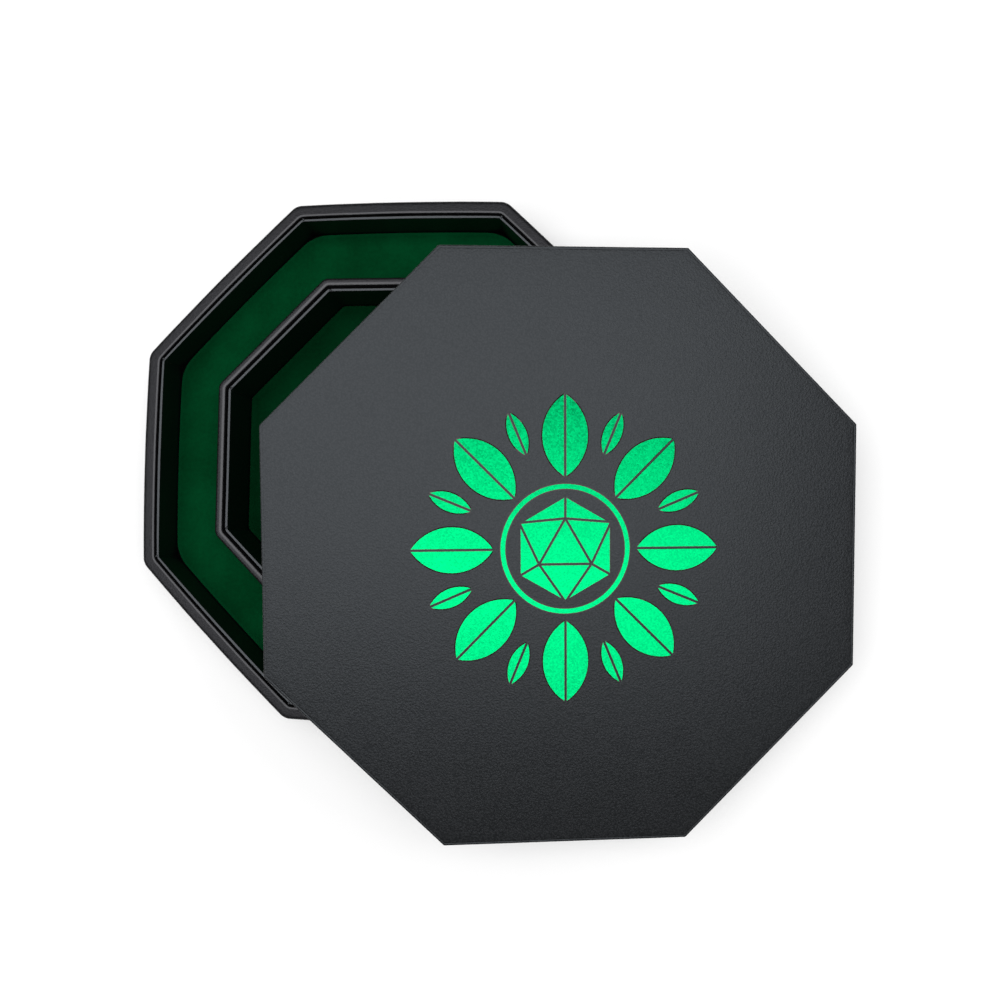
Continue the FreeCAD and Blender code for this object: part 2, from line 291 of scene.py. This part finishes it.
def spunRing(points, closed=False, longest=3 * mm, fromAngle=0.0, sweep=fullTurn):
    # points are (half width, height, rounding), outside going up
    bm = bmesh.new()
    verts = [bm.verts.new((across, 0, height)) for across, height, rounding in points]
    pairs = list(zip(verts, verts[1:] + verts[:1]))
    for one, other in pairs if closed else pairs[:-1]:
        if one.co.x > 0 or other.co.x > 0:        # the axis has no edge
            bm.edges.new((one, other))
    for vert, (across, height, rounding) in zip(verts, points):
        if rounding > 0:
            bmesh.ops.bevel(bm, geom=[vert], offset=rounding, offset_type="OFFSET", segments=roundSteps,
                            profile=0.5, affect="VERTICES", material=-1)
    for edge in [e for e in bm.edges if e.calc_length() > 1.5 * longest]:
        cuts = int(edge.calc_length() / longest)
        bmesh.ops.subdivide_edges(bm, edges=[edge], cuts=cuts)
    whole = sweep == fullTurn
    steps = round(sideSteps * sweep / sector)
    bmesh.ops.rotate(bm, cent=(0, 0, 0), matrix=Matrix.Rotation(fromAngle, 3, "Z"), verts=bm.verts)
    bmesh.ops.spin(bm, geom=bm.verts[:] + bm.edges[:], cent=(0, 0, 0), axis=(0, 0, 1), angle=sweep,
                   steps=steps, use_merge=whole, use_duplicate=False)
    bmesh.ops.remove_doubles(bm, verts=bm.verts, dist=weldWithin)
    return bm


def bendToSides(bm, cornerRadius, bow=None):
    # A bow draws a side's ends in by "rise", "span" away from its middle. It starts at the half
    # width "from" and grows over the next "over".
    roundest = 0.7                # a corner's radius is at most this share of the half width
    for vert in bm.verts:
        half = math.hypot(vert.co.x, vert.co.y)
        if half < tolerance:
            continue
        angle = math.atan2(vert.co.y, vert.co.x)
        side = round(angle / sector)
        share = (angle - side * sector) / halfSector
        radius = min(cornerRadius(half), roundest * half)
        straight = (half - radius) * math.tan(halfSector)
        if abs(share) <= 1 - cornerShare:
            out = half
            along = straight * abs(share) / (1 - cornerShare)
        else:
            turn = halfSector * (abs(share) - 1 + cornerShare) / cornerShare
            out = half - radius + radius * math.cos(turn)
            along = straight + radius * math.sin(turn)
        shrink = 1.0
        if bow:
            rise = bow["rise"] * min(1.0, max(0.0, (half - bow["from"]) / bow["over"]))
            shrink = 1 - rise * (along / bow["span"]) ** 2 / half
        point = Vector((out, math.copysign(along, share), 0)) * shrink
        vert.co.xy = (Matrix.Rotation(side * sector, 3, "Z") @ point).xy


def blended(low, high, lowValue, highValue):
    # a value that changes evenly from one half width to another
    def at(half):
        share = min(1.0, max(0.0, (half - low) / (high - low)))
        return lowValue + (highValue - lowValue) * share
    return at


def wavered(bm, amount, size, seed):
    # hand-made unevenness, the same on every run
    slant = 3.7                   # keeps the shifts of two seeds off one line of the noise
    for vert in bm.verts:
        vert.co += noise.noise_vector(vert.co / size + Vector((seed, slant * seed, 0))) * amount


def piece(bm, name, body, material, nodes=(), matrix=None):
    if matrix:
        bmesh.ops.transform(bm, matrix=matrix, verts=bm.verts)
    bmesh.ops.recalc_face_normals(bm, faces=bm.faces)
    for face in bm.faces:
        face.smooth = True
    mesh = bpy.data.meshes.new(name)
    bm.to_mesh(mesh)
    bm.free()
    mesh.set_sharp_from_angle(angle=math.radians(sharpAngle))
    mesh.materials.append(material)
    obj = bpy.data.objects.new(name, mesh)
    bpy.context.collection.objects.link(obj)
    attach(obj, body)
    if nodes:
        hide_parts(*nodes)
    return obj


# Measures from the frame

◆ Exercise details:
Repeat the material above in full, quoting it exactly.

◆ Full answer:
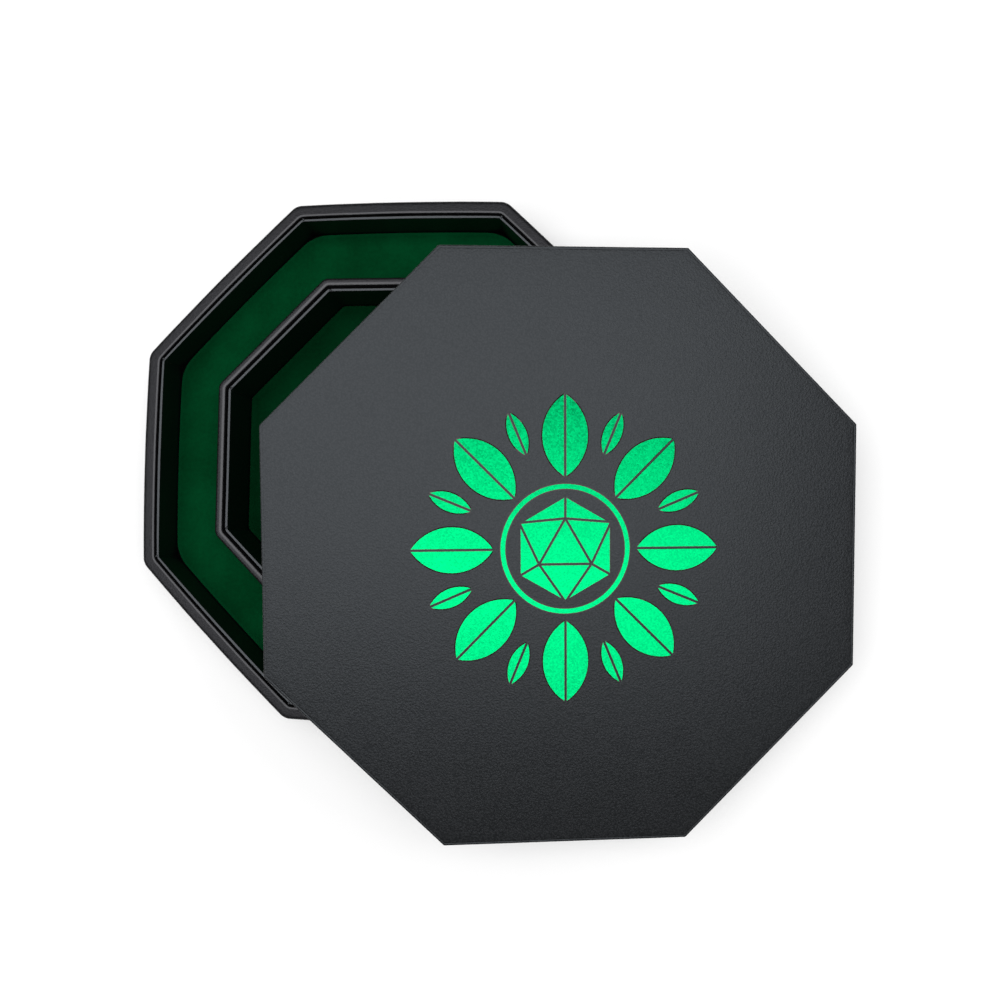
Continue the FreeCAD and Blender code for this object: part 2, from line 291 of scene.py. This part finishes it.
def spunRing(points, closed=False, longest=3 * mm, fromAngle=0.0, sweep=fullTurn):
    # points are (half width, height, rounding), outside going up
    bm = bmesh.new()
    verts = [bm.verts.new((across, 0, height)) for across, height, rounding in points]
    pairs = list(zip(verts, verts[1:] + verts[:1]))
    for one, other in pairs if closed else pairs[:-1]:
        if one.co.x > 0 or other.co.x > 0:        # the axis has no edge
            bm.edges.new((one, other))
    for vert, (across, height, rounding) in zip(verts, points):
        if rounding > 0:
            bmesh.ops.bevel(bm, geom=[vert], offset=rounding, offset_type="OFFSET", segments=roundSteps,
                            profile=0.5, affect="VERTICES", material=-1)
    for edge in [e for e in bm.edges if e.calc_length() > 1.5 * longest]:
        cuts = int(edge.calc_length() / longest)
        bmesh.ops.subdivide_edges(bm, edges=[edge], cuts=cuts)
    whole = sweep == fullTurn
    steps = round(sideSteps * sweep / sector)
    bmesh.ops.rotate(bm, cent=(0, 0, 0), matrix=Matrix.Rotation(fromAngle, 3, "Z"), verts=bm.verts)
    bmesh.ops.spin(bm, geom=bm.verts[:] + bm.edges[:], cent=(0, 0, 0), axis=(0, 0, 1), angle=sweep,
                   steps=steps, use_merge=whole, use_duplicate=False)
    bmesh.ops.remove_doubles(bm, verts=bm.verts, dist=weldWithin)
    return bm


def bendToSides(bm, cornerRadius, bow=None):
    # A bow draws a side's ends in by "rise", "span" away from its middle. It starts at the half
    # width "from" and grows over the next "over".
    roundest = 0.7                # a corner's radius is at most this share of the half width
    for vert in bm.verts:
        half = math.hypot(vert.co.x, vert.co.y)
        if half < tolerance:
            continue
        angle = math.atan2(vert.co.y, vert.co.x)
        side = round(angle / sector)
        share = (angle - side * sector) / halfSector
        radius = min(cornerRadius(half), roundest * half)
        straight = (half - radius) * math.tan(halfSector)
        if abs(share) <= 1 - cornerShare:
            out = half
            along = straight * abs(share) / (1 - cornerShare)
        else:
            turn = halfSector * (abs(share) - 1 + cornerShare) / cornerShare
            out = half - radius + radius * math.cos(turn)
            along = straight + radius * math.sin(turn)
        shrink = 1.0
        if bow:
            rise = bow["rise"] * min(1.0, max(0.0, (half - bow["from"]) / bow["over"]))
            shrink = 1 - rise * (along / bow["span"]) ** 2 / half
        point = Vector((out, math.copysign(along, share), 0)) * shrink
        vert.co.xy = (Matrix.Rotation(side * sector, 3, "Z") @ point).xy


def blended(low, high, lowValue, highValue):
    # a value that changes evenly from one half width to another
    def at(half):
        share = min(1.0, max(0.0, (half - low) / (high - low)))
        return lowValue + (highValue - lowValue) * share
    return at


def wavered(bm, amount, size, seed):
    # hand-made unevenness, the same on every run
    slant = 3.7                   # keeps the shifts of two seeds off one line of the noise
    for vert in bm.verts:
        vert.co += noise.noise_vector(vert.co / size + Vector((seed, slant * seed, 0))) * amount


def piece(bm, name, body, material, nodes=(), matrix=None):
    if matrix:
        bmesh.ops.transform(bm, matrix=matrix, verts=bm.verts)
    bmesh.ops.recalc_face_normals(bm, faces=bm.faces)
    for face in bm.faces:
        face.smooth = True
    mesh = bpy.data.meshes.new(name)
    bm.to_mesh(mesh)
    bm.free()
    mesh.set_sharp_from_angle(angle=math.radians(sharpAngle))
    mesh.materials.append(material)
    obj = bpy.data.objects.new(name, mesh)
    bpy.context.collection.objects.link(obj)
    attach(obj, body)
    if nodes:
        hide_parts(*nodes)
    return obj


# Measures from the frame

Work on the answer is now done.